L’histoire débute le 30 novembre 1999 à Saint-Chamond. La femme de ménage d’un couple s’inquiète. Le pavillon est fermé, personne ne répond. Les pompiers découvrent les corps d’un homme et de sa femme, installés dans leur salon, comme saisis par la mort en pleine routine. Pas de désordre, pas de lettre, pas d’effraction. Un suicide ? C’est ce que pensent d’abord les enquêteurs, puis l’enquête s’oriente vers leur fils, chirurgien réputé. Malgré qu’au départ de l’affaire le juge d’instruction était convaincu de son innocence, en mars 2001, il est mis en examen pour empoisonnement. Sept ans plus tard, la cour d’assises le condamne. Me Sauvayre n’est pas encore dans la boucle. 

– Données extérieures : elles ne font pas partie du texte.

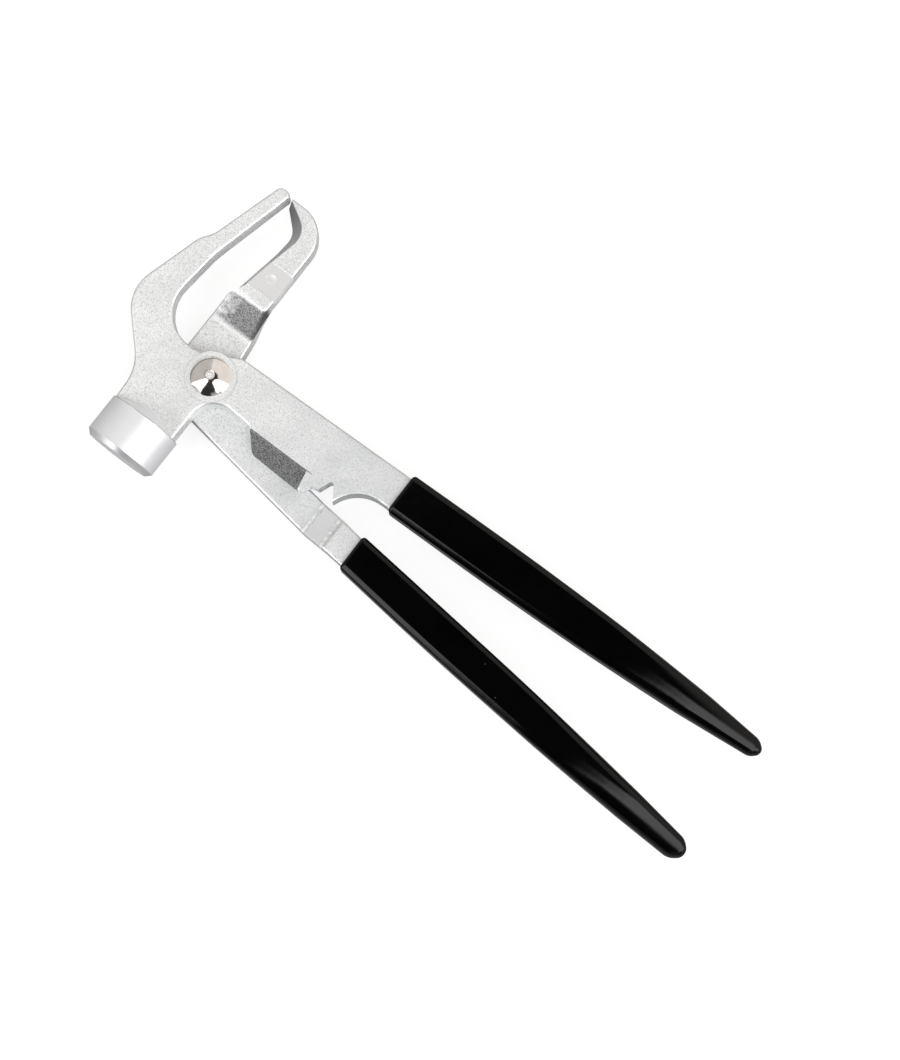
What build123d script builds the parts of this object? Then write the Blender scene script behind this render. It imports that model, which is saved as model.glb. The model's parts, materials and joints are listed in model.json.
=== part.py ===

“Quand je récupère le dossier, il est en prison. J’ai face à moi un homme combatif. C’est vrai qu’un chirurgien en prison, il y a une erreur de casting quand même. » En appel, tout reste à reconstruire. Et les failles de l’accusation s’éclairent. Une rencontre fortuite vient donner un tournant inattendu. « Je croise un jour un patron d’une grosse entreprise céréalière d’Annonay que je connais. Il me dit qu’il devait être entendu pendant l’instruction, mais que ça ne s’est jamais fait. Il m’explique qu’il connaissait bien le couple, et qu’il avait souvent entendu la femme dire : ‘Je tuerai mon mari et je me tuerai après.’ Je l’ai fait citer. Il a témoigné… impeccable ! »

Une part d’ombre demeure

Autre moment-clé : le témoignage d’un anesthésiste venu du Canada, contacté par la famille. La substance létale retrouvée – un curare utilisé pour les anesthésies – posait question.  »Les experts français disaient qu’une injection entraînait la mort immédiate. Mais lui a expliqué, en anglais – ce qui ajoutait une forme de solennité – que la mort n’était pas instantanée, qu’on pouvait encore bouger. Il a fait le trajet entre la barre et la défense, pour montrer que la distance qu’une personne pouvait effectuer après que la substance lui soit administrée. Ça changeait tout. »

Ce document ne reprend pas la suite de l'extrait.